## Job
Write out again the entries from the first line to the line that includes "and motor head.", keeping both of those lines.

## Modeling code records
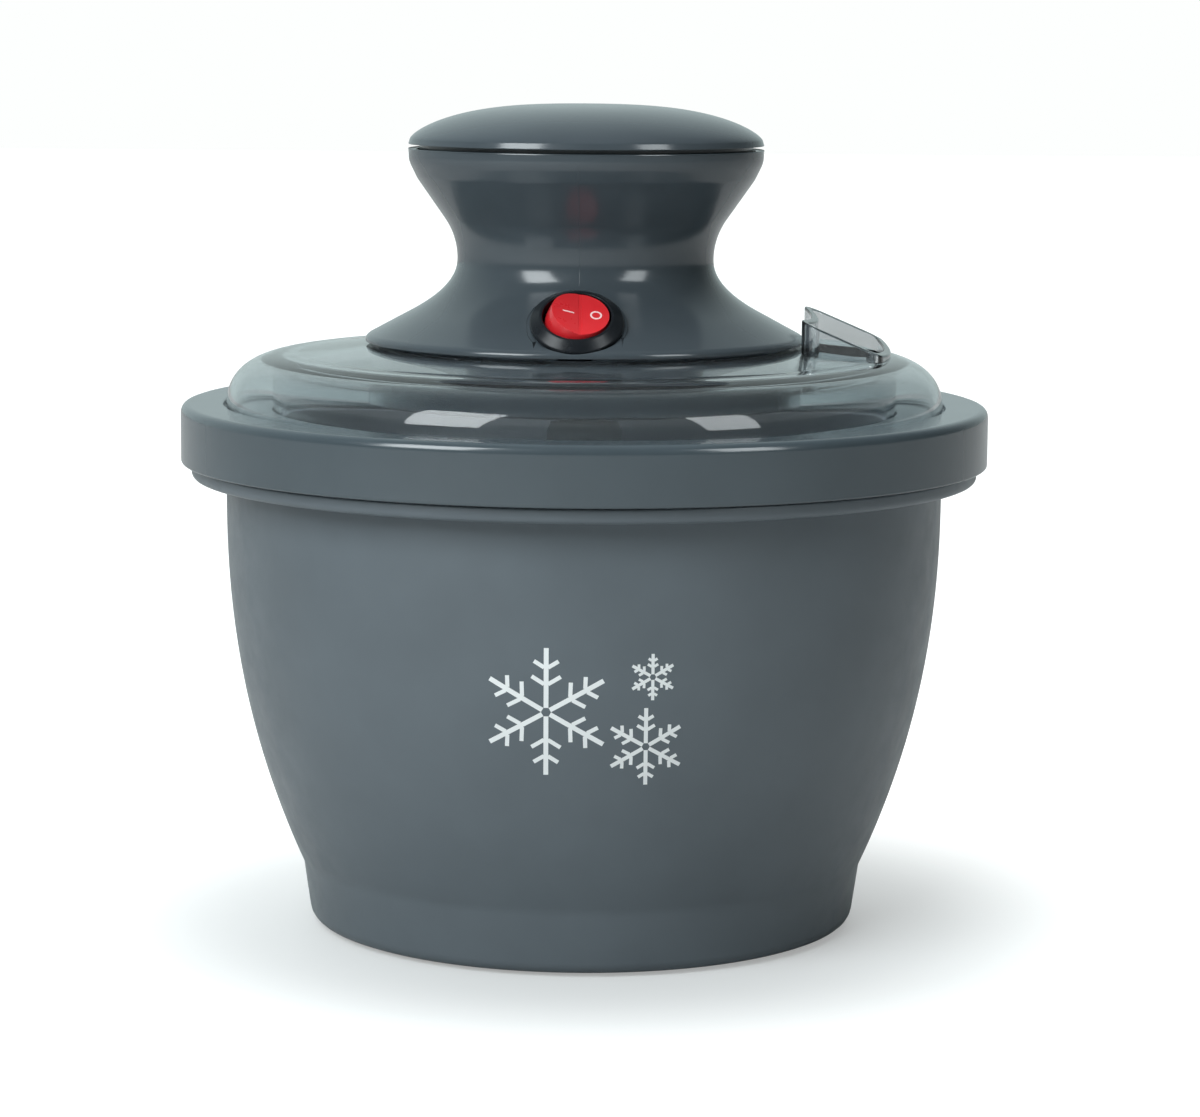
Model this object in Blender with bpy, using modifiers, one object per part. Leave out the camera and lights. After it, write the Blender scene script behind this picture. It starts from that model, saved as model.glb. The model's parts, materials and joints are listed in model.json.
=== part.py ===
"""Ice cream maker: housing, removable freezer bowl, dasher, clear lid and motor head.

All sizes below are in millimetres and are turned into metres when a mesh is made.
The axis of the machine is Z, the table is Z = 0 and the switch faces -Y.
"""
import math

import bmesh
import bpy
from mathutils import Matrix, Vector

MM = 0.001
GAP = 0.3                      # clearance left between touching pieces
MERGE = 0.00001                # merge distance in metres, for the Screw modifier
ROUND = 32                     # segments of the large turned pieces
SMALL_ROUND = 12               # segments of screws, axles and bushes
MEDIUM_ROUND = 20              # segments of the motor and switch pieces

# Driving dimensions of the outside, from the table up
BASE_Z = 0.8                   # underside of the housing, held up by the feet
BASE_FILLET = 3.0
FOOT_WALL_RADIUS = 69.3        # housing just above the base fillet
KINK_Z = 15.5                  # where the straight foot wall meets the swelling wall
WALL_TOP_RADIUS = 90.6
WALL_TOP_Z = 110.0
WALL_PULL_IN = 17.2            # how far the wall has pulled in WALL_PULL_HEIGHT below its top
WALL_PULL_HEIGHT = 90.0
WALL_POWER = 2.23
HOUSING_WALL = 2.2
LIP_RADIUS = 99.4
LIP_LOW_Z = 114.0
LIP_TOP_Z = 117.7
LIP_EDGE = 1.0                 # straight part of the lip's outside, above its round
FOOT_REACH = 54.0              # distance of the feet from the axis
FOOT_RADIUS = 7.0
FOOT_RECESS = 1.3
COLLAR_RADIUS = 102.0
COLLAR_LOW_Z = LIP_TOP_Z + GAP
COLLAR_TOP_Z = 132.6
COLLAR_FILLET = 2.3
COLLAR_INNER_RADIUS = 79.0
COLLAR_WALL = 2.2
LID_RADIUS = 90.6
LID_LOW_Z = 131.6
LID_DOME_RADIUS = 72.0         # where the shallow dome turns into the shoulder
LID_DOME_Z = 145.3
LID_DOME_SLOPE = 0.12
LID_SHOULDER_POWER = 2.4
LID_WALL = 2.2
LID_MOUTH_RADIUS = 52.6        # opening that takes the motor base
LID_RING_RADIUS = 78.6         # locating ring under the lid, inside the collar
LID_RING_WALL = 1.6
SKIRT_RADIUS = 55.5
SKIRT_LOW_Z = 148.1
SKIRT_CONE_LOW_Z = 149.9
CONE_START_Z = 155.0           # the neck's flare is a straight cone below this
CONE_SLOPE = 1.85
WAIST_RADIUS = 32.35
WAIST_Z = 169.0
WAIST_FLARE = 5.15             # growth of the radius 9 mm below the waist
WAIST_FLARE_HEIGHT = 9.0
WAIST_FLARE_POWER = 2.1
NECK_ARC = 17.5                # arc from the waist into the upper cone
NECK_CONE_ANGLE = math.radians(34.6)
NECK_CONE_TOP_Z = 190.0
HEAD_RADIUS = 44.7
HEAD_TOP_Z = 196.8
HEAD_EDGE_Z = 194.2            # bottom of the head's straight rim
HEAD_WALL = 2.0
CAP_LOW_Z = 197.6
CAP_EDGE_Z = 198.4
CAP_RISE = 9.4
CAP_POWER = 2.8
CAP_ROUNDING = 0.72

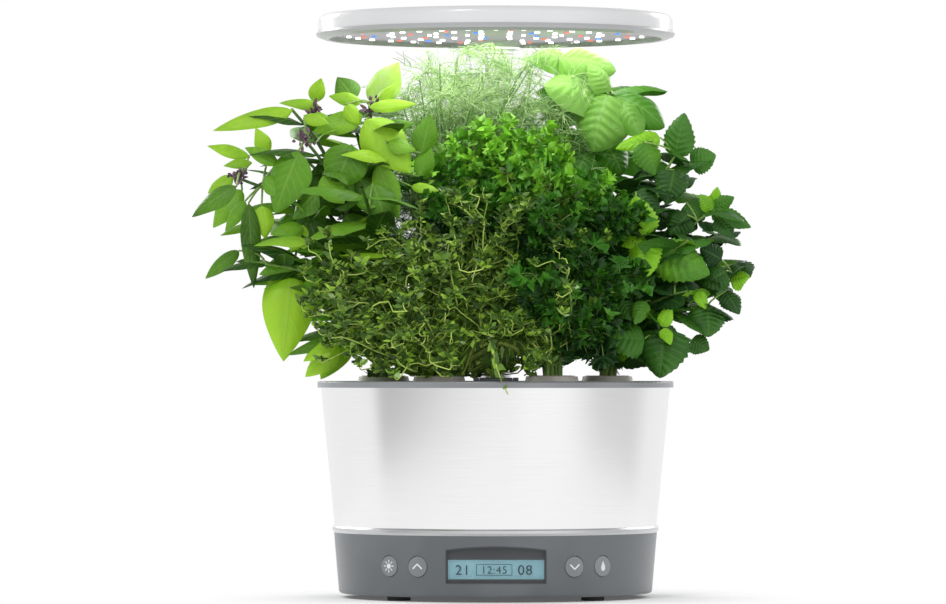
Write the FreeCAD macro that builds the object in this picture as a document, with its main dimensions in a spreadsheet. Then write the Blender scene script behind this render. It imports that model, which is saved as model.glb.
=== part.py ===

## Right answer
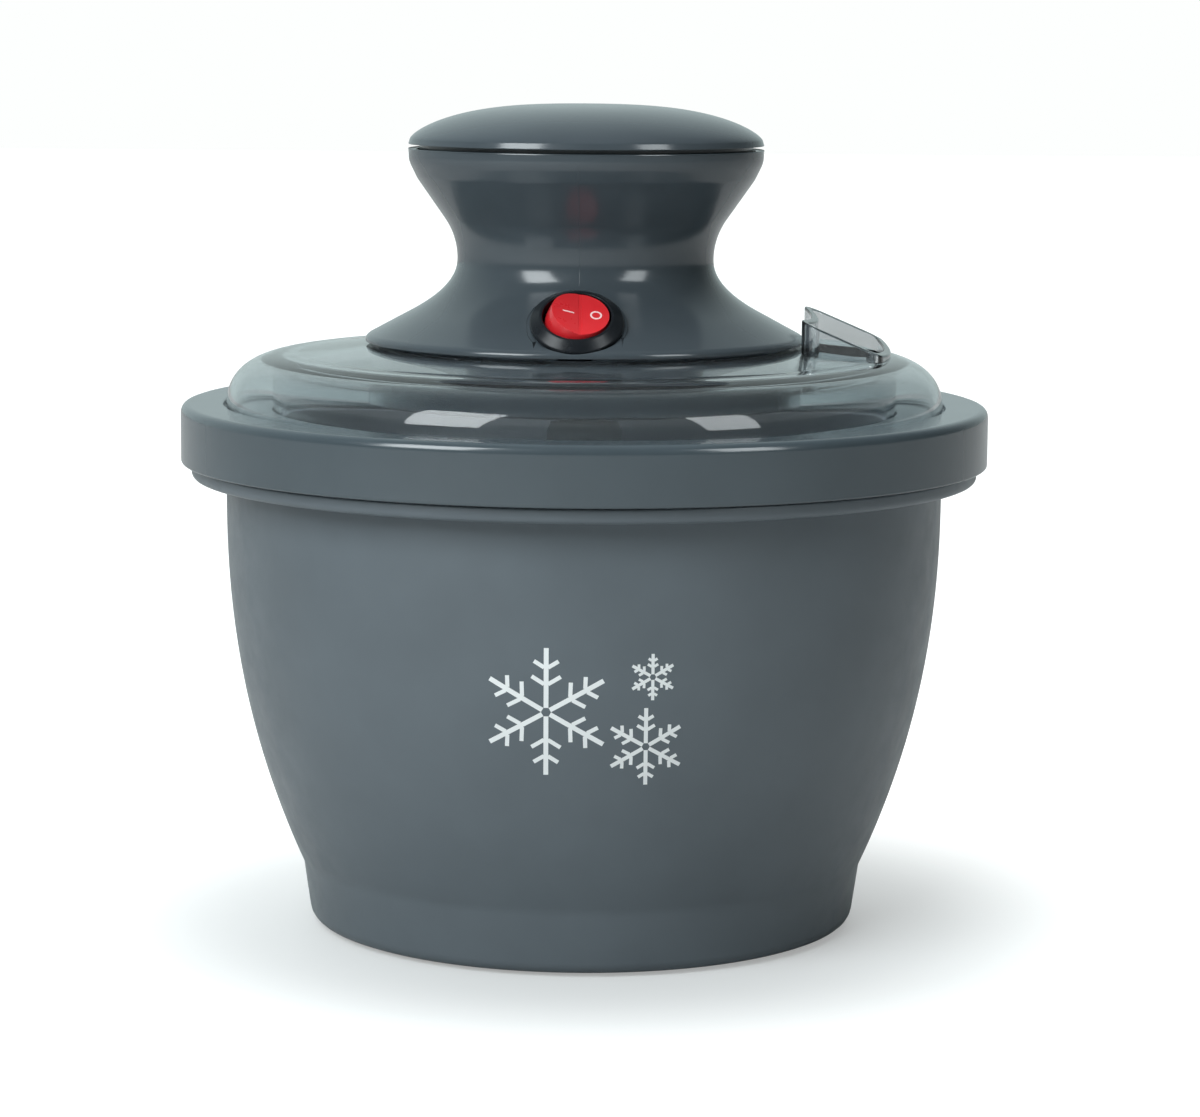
Model this object in Blender with bpy, using modifiers, one object per part. Leave out the camera and lights. After it, write the Blender scene script behind this picture. It starts from that model, saved as model.glb. The model's parts, materials and joints are listed in model.json.
=== part.py ===
"""Ice cream maker: housing, removable freezer bowl, dasher, clear lid and motor head.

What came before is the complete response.